El TEE resolvió que eran existentes las infracciones denunciadas, pero los dos magistrados que impusieron su visión cambiaron el proyecto original de sentencia, planteado por el magistrado Hugo Molina, para exculpar a ocho diputados y cargarle el muerto únicamente al coordinador.
Además de tibieza, hay morenistas que intuyeron desde antes filias y fobias de los juzgadores en una decisión que, en realidad, nunca debió haber llegado hasta sus manos, no por falta de competencia jurídica, sino por elemental sentido común.
Luego vino la revisión de la Sala Regional Guadalajara del TEPJF en esta semana, para agregarle tiempo a la agonía, ambigüedades y coscorrones a la sentencia de la justicia electoral estatal, indicándole unos cuantos aciertos de su resolución y el doble de deficiencias que lo obligan a sentenciar de nuevo.

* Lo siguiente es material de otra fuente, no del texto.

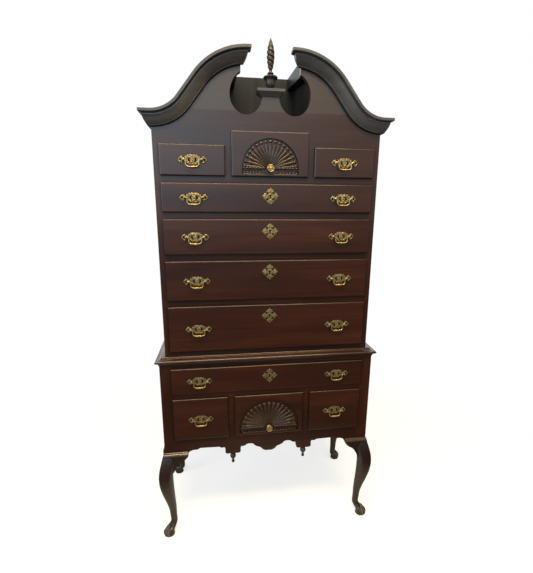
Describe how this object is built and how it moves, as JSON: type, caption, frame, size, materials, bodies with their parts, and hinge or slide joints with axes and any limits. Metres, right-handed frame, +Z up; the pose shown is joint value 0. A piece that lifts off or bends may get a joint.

No exoneró la resolución de la justicia federal a Estrada Sotelo ni tampoco inculpó a los demás, simplemente dejó en el aire hasta por 10 días hábiles más el nuevo estudio de los hechos, quitándole cierta carga tanto a las pruebas de la denunciante como a las de los acusados, a fin de que haya una dictaminación diferente.
Persiste la idea de que las infracciones contra Terrazas Porras son existentes; hay delito qué perseguir, dirían los penalistas, y por lo tanto hay uno o varios responsables, pero en la esfera del derecho electoral, a donde tal vez nunca debió caer ese caso, gana la tibieza de los resolutores.
Si es costoso para la bancada morenista este episodio que los presenta a todos como violentadores de una de las suyas, más lo es para los ciudadanos que ven cómo gastan el presupuesto los tribunales electorales y los legisladores. Todo por unos... diputados que hacen política con el estómago.